On nous le peint général, premier consul, empereur ; on nous le montre tantôt revêtu de la pourpre impériale, tantôt enchaîné sur un rocher ; mais depuis le moment où il prit son essor à Toulon jusqu’au jour où il alla s’abattre au milieu de l’Océan, nous ne voyons en lui qu’un génie déjà développé, sans que rien nous montre comment il s’est formé, ou nous fasse connaître ce que furent ses premières années. Napoléon lui-même semble avoir été fort sobre de communications à ce sujet, et excepté quelques anecdotes de collége et quelques assertions vagues, nous avons été jusqu’ici dans une complète ignorance à l’égard de ce qui précéda son élévation et de ce qui peut l’expliquer.

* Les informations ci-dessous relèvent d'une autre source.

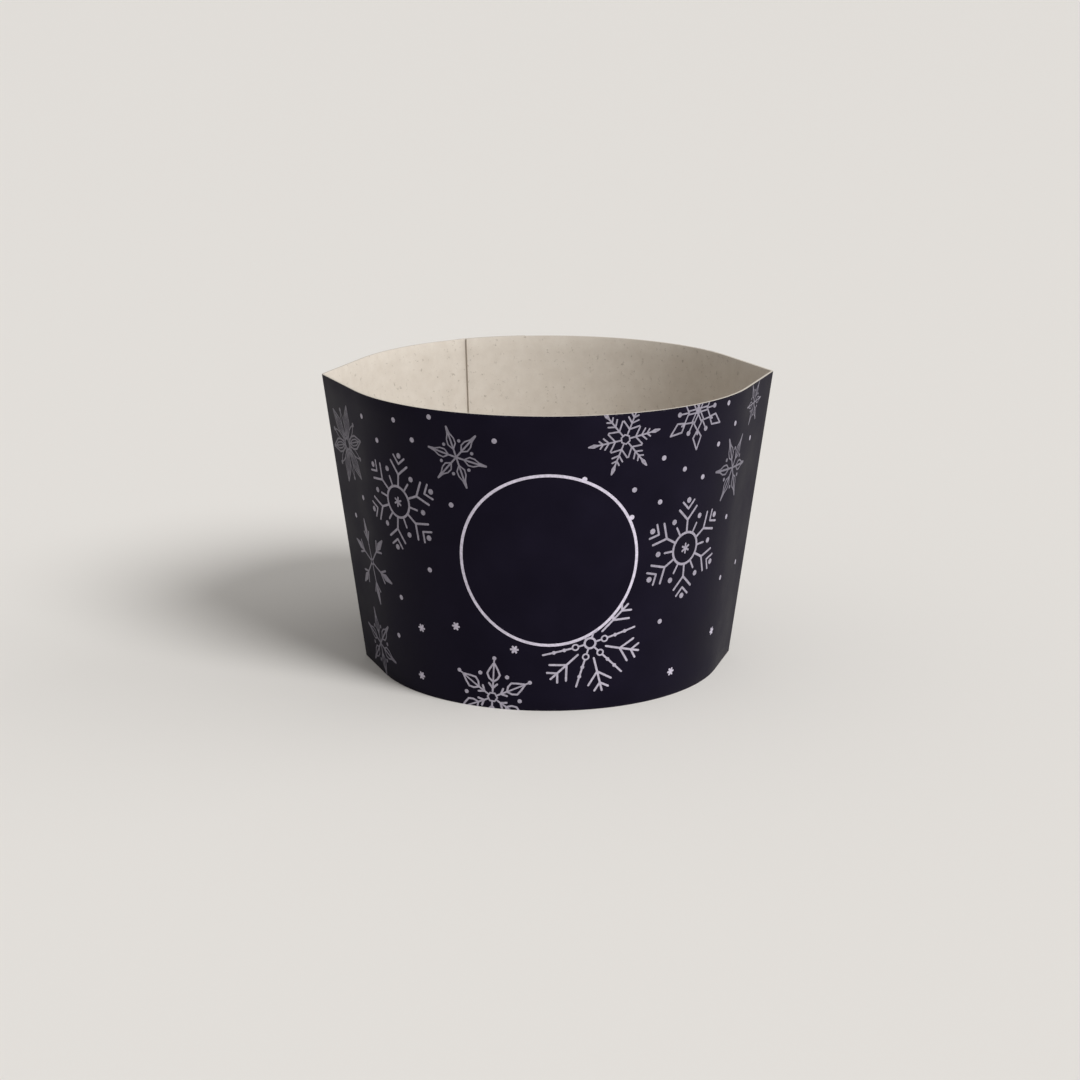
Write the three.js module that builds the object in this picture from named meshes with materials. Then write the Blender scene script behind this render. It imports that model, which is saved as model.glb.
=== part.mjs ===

Et cependant le grand problème est là : comment Napoléon s’est-il formé ? Comment a-t-il employé les années où il est resté lieutenant d’artillerie ? Quels sont les travaux par lesquels il se prépara à ses brillantes destinées ? Par quels moyens, en un mot, se sont développés ce caractère si extraordinaire, cette intelligence si prodigieuse ? Est-ce le hasard seul qui s’est plu à l’élever si haut ? Son génie s’est-il formé sans aucun secours, ou bien le talent a-t-il été dirigé chez lui par une volonté de fer, et, suivant la condition ordinaire de l’humanité, a-t-il été fortifié par un travail opiniâtre ? C’est là ce qu’il nous importe surtout de connaître dans le jeune officier, dans le futur empereur ; c’est de là surtout que doivent surgir de grands et utiles enseignemens.

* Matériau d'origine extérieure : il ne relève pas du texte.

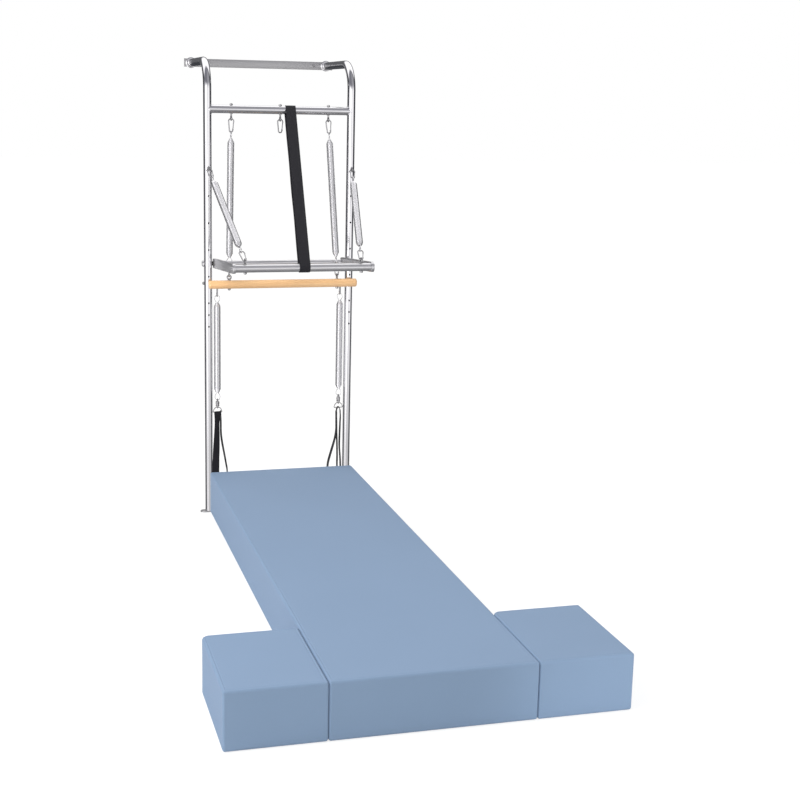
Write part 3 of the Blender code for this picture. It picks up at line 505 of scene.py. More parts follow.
half = [(0, SPIGOT_REACH), (SPIGOT - 0.001, SPIGOT_REACH), (SPIGOT, SPIGOT_REACH - 0.001), (SPIGOT, COLLAR)]
half += [(TUBE - 0.0007, COLLAR), (TUBE, COLLAR - 0.0007)]
ring_mesh = lathed("post_ring", ROUND, both_ends(half))


def plate(name, outline, holes, thickness, bevel):
    """A plate in the XY plane with round holes and eased edges."""
    curve = bpy.data.curves.new(name, "CURVE")
    curve.dimensions = "2D"
    curve.fill_mode = "BOTH"
    curve.extrude = thickness / 2 - bevel
    curve.bevel_depth = bevel
    curve.bevel_resolution = 1
    curve.offset = -bevel
    for ring_points in [outline] + [arc(x, y, radius, 0, math.tau, 33)[:-1] for x, y, radius in holes]:
        line = curve.splines.new("POLY")
        line.points.add(len(ring_points) - 1)
        for point, (x, y) in zip(line.points, ring_points):
            point.co = (x, y, 0, 1)
        line.use_cyclic_u = True
    mesh = evaluated(new_object(name, curve))
    mesh.materials.clear()
    weld(mesh)
    layer = mesh.uv_layers.new(name="run")
    places = [mesh.vertices[loop.vertex_index].co for loop in mesh.loops]
    layer.uv.foreach_set("vector", [number for place in places for number in (place.x + place.z, place.y)])
    mesh.shade_smooth()
    mesh.set_sharp_from_angle(angle=math.radians(30.0))
    return mesh


GREY = steel("grey_steel", 0.48, 0.36, 0.07, 12.0, 0.000005, 0.9)
tab = arc(TAB_REACH, 0, TAB_WIDTH, -QUARTER, QUARTER, 17) + arc(0, 0, TAB_WIDTH, QUARTER, 3 * QUARTER, 17)
tab_mesh = plate("foot_tab", tab, [(0.031, 0, 0.0035)], TAB, 0.0006)

crossbar = Skin()
angles = spokes(ROUND)
circle = TUBE * np.stack([0 * angles, np.cos(angles), np.sin(angles)], axis=1)
saddle = POST_X - np.sqrt(np.maximum((TUBE + GAP) ** 2 - circle[:, 1] ** 2, 0))
shares = np.linspace(-1, 1, 9)
rows = circle + shares[:, None, None] * saddle[:, None] * X
crossbar.grid(rows, np.arange(ROUND + 1) * math.tau * TUBE / ROUND, shares * POST_X, wrap=True)
lumps = 0.0019 + 0.0003 * np.sin(np.arange(ROUND) * 2.4)
for sign in SIDES.values():
    bead = circle * 1.04
    bead[:, 0] = sign * (saddle - 0.0012)
    crossbar.tube(bead, lumps, 8, closed=True)

for side, sign in SIDES.items():
    foot = on_rack(sign * POST_X, 0, 0)
    outward = frame_of(foot + Vector((0, 0, TAB / 2)), Z, (sign, 0, 0))
    upright = Matrix.Translation(foot)
    joint = Matrix.Translation(foot + Vector((0, 0, SEAM)))
    piece(f"{side}_post_tube", lower_mesh, POLISHED, "frame", upright, f"{side}_lower_post")
    piece(f"{side}_post_bend", upper_mesh, POLISHED, "frame", upright, f"{side}_upper_post")
    piece(f"{side}_post_flange", disc_mesh, POLISHED, "frame", upright)
    piece(f"{side}_post_ring", ring_mesh, POLISHED, "frame", joint, f"{side}_post_coupling")
    piece(f"{side}_foot_tab", tab_mesh, GREY, "frame", outward, f"{side}_foot_plate")
cross = Matrix.Translation(on_rack(0, 0, CROSSBAR_HEIGHT))
piece("crossbar_tube", crossbar.mesh("crossbar"), POLISHED, "frame", cross, "crossbar")


# Wall rail. A flat bar of dull grey steel with eased edges, across the wall behind the posts' arms. Two
# round-headed zinc-plated screws hold it there.

RAIL_HALF, RAIL_HIGH, SCREW_SPREAD = 0.379, 0.020, 0.280
outline = [(x * RAIL_HALF, y * RAIL_HIGH) for x, y in ((-1, -1), (1, -1), (1, 1), (-1, 1))]
rail_mesh = plate("rail_bar", outline, [], RAIL_THICKNESS, 0.0008)
rail_place = frame_of(on_rack(0, WALL - RAIL_THICKNESS / 2, ARM_HEIGHT), (0, -1, 0), X)
piece("rail_bar", rail_mesh, GREY, "frame", rail_place, "wall_rail")
dome = [(0, 0.0022), (0.0022, 0.0022), (0.0026, 0.0040), (0.0050, 0.0031), (0.0070, 0.0004)]
screw_mesh = lathed("rail_screw", 24, dome + [(0.0070, -0.001), (0, -0.001)])
ZINC = steel("zinc_steel", 0.46, 0.22, 0.08, 60.0, 0.000008)
for side, sign in SIDES.items():
    head = frame_of(on_rack(sign * SCREW_SPREAD, WALL - RAIL_THICKNESS, ARM_HEIGHT), (0, -1, 0), X)
    piece(f"{side}_rail_screw", screw_mesh, ZINC, "frame", head)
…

Que fait à l’histoire de Napoléon que dans sa jeunesse il ait aimé les renoncules ou qu’il ait mangé des cerises avec Mlle du Colombier ? Dans la vie d’un homme illustre, les anecdotes n’ont de l’importance que lorsqu’elles font pressentir des qualités qui deviendront prédominantes ; mais, si nous lisons avec délices le récit des premières émotions de l’écrivain qui plus tard devait nous donner la Nouvelle Héloïse, nous cherchons autre chose qu’un sujet d’idylle dans la jeunesse de Napoléon. Ce n’est pas à l’épanouissement de l’ame d’un poète que nous voulons assister, ce sont les progrès d’un caractère indomptable et d’une intelligence forte et hardie que nous demandons à connaître, et, certes, le développement intérieur de Napoléon n’a pas été celui de Rousseau.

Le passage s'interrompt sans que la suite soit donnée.